В общем, в приказе «чёрным по белому» написано о несоответствии численного (общего) и персонального (поименного) учёта потерь. Указано ясно, что второй содержит данные только по одной трети людей, учтённых чисто количественно. Т.е. к численному учёту потерь приказ претензий не предъявляет. С этим видом учёта потерь в Красной Армии было всё относительно нормально в течение всей войны, за исключением её начального периода. Но, кстати сказать, Г.Ф. Кривошеев с коллегами учли этот «провал» численного учёта в начальный период войны – они считали безвозвратно потерянным весь личный состав соединений РККА, по которым данные отсутствовали (вследствие гибели штабов или документации штабов этих соединений). Так что, если помыслить логически, могли даже и завысить потери, а не занизить их.

Однако Соколов пытается представить дело так, что само «военное начальство» признавало «базар» в учёте потерь и говорило о их занижении втрое «в отчётности» по сравнению с действительным положением дел. И такая трактовка приказа даётся им как вопреки явному смыслу его текста, так и вопреки обычной бытовой логики – в самом деле, если «воинское начальство» понятия не имело о действительном числе потерь, то откуда оно взяло, что официальный учёт их занижен втрое? А почему не вдвое или вчетверо, впятеро и т.д.?

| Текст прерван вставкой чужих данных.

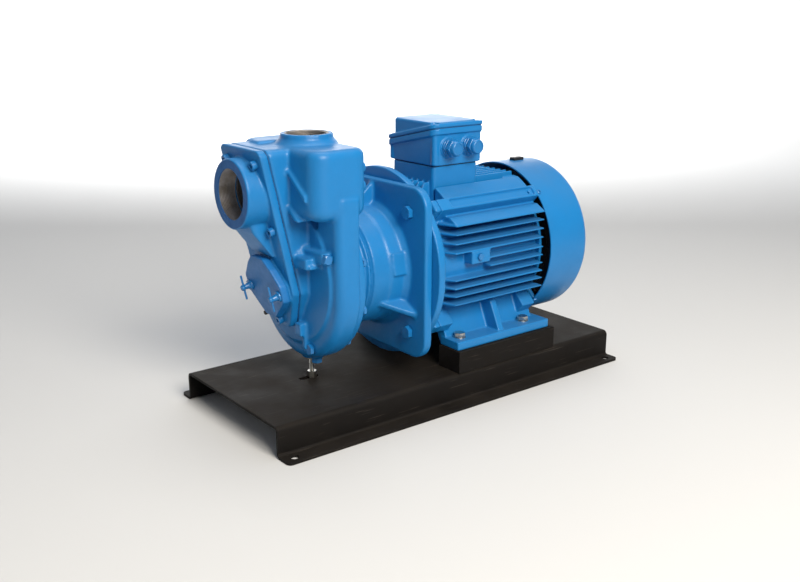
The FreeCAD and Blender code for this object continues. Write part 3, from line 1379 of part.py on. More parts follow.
def make_fan_cover():
    """Sheet cover: round shell with a rolled rear edge and a ring grille."""
    x0 = fan_cover_front_x
    x1 = x0 + fan_cover_length
    outer = rounded(rod_x(x0, x1, fan_cover_radius), fan_cover_round,
                    lambda edge: edge.BoundBox.XMin > x1 - 0.1)
    inner = rounded(rod_x(x0 - 1, x1 - fan_cover_sheet, fan_cover_radius - fan_cover_sheet),
                    fan_cover_round - fan_cover_sheet,
                    lambda edge: edge.BoundBox.XMin > x1 - fan_cover_sheet - 0.1)
    body = outer.cut(inner)
    spokes = []
    for degrees in around_axis(grille_spokes):
        spoke = box(x1 - 5, x1 + 5, -3.5, 3.5, shaft_z, shaft_z + fan_cover_radius)
        spoke.rotate(V(0, 0, shaft_z), AXIS_X, degrees)
        spokes.append(spoke)
    bars = spokes[0].multiFuse(spokes[1:])
    for k in range(grille_rings):
        radius = grille_first_radius + k * grille_pitch
        ring = tube_x(x1 - fan_cover_sheet - 1, x1 + 1, radius + grille_slot, radius)
        body = body.cut(ring.cut(bars))
    for y, z in cover_fixing_places():
        direction = V(0, y, z - shaft_z).normalize()
        start = V(cover_fixing_x, 0, shaft_z) + direction * (fan_cover_radius - 6)
        body = body.cut(cylinder_at(cover_fixing_radius + fit_gap, 10, start, direction))
    return body.cut(cover_plug_neck(fit_gap)).removeSplitter()


def cover_fixing_places():
    """(y, z) directions of the four screws that hold the fan cover on its lugs."""
    return [polar(fan_cover_radius, degrees) for degrees in cover_fixing_angles]


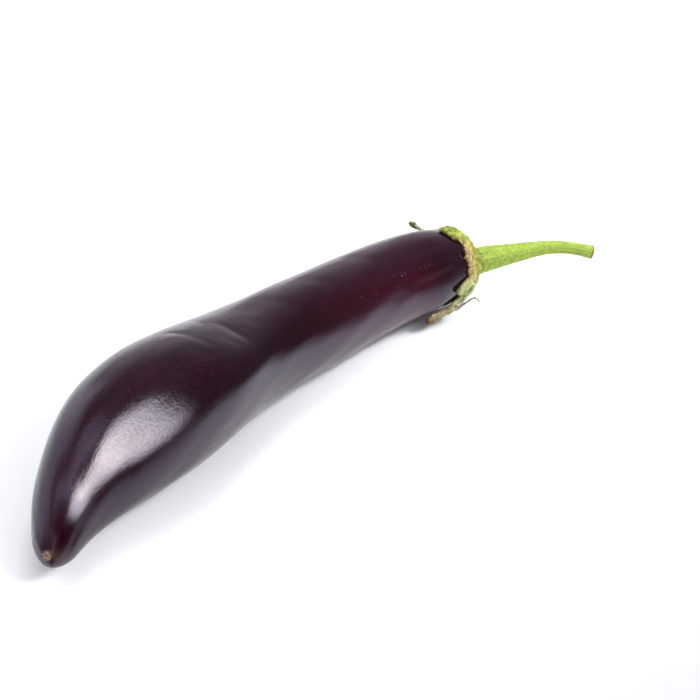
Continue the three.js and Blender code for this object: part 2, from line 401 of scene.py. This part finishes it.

Полагаю, что Соколов навряд ли настолько невнимателен и недогадлив, чтобы всего этого не видеть и не понимать. Следовательно, он идёт на сознательное искажение смысла документа, т.е. на фальсификацию. Тем не менее его трактовка приказа Е. Щаденко получила широкое хождение в интернете, где её осмысленно или бездумно повторяют другие борцы «с тоталитарным советским прошлым». Собственно, цели своей Соколов достиг – повлиял на многие неокрепшие умы.

В процитированном выше внушительном отрывке из работы Соколова, посвящённой событиям под Харьковом в феврале – марте 1943 года, явно прорисовывается вторая причина недостоверности, по мнению Соколова, конечно, официальных данных о потерях РККА – это неучёт мобилизованных непосредственно в части на освобождённых территориях. Мол, «гребли» их в части без всяких списков, без какого-либо учёта, а потом ими поля минные разминировали и под немецкие пулемёты и танки их бросали даже безоружными. И погибло таких «камикадзе по неволе» миллионы. Но эти-то миллионы никто не считал. Так-то.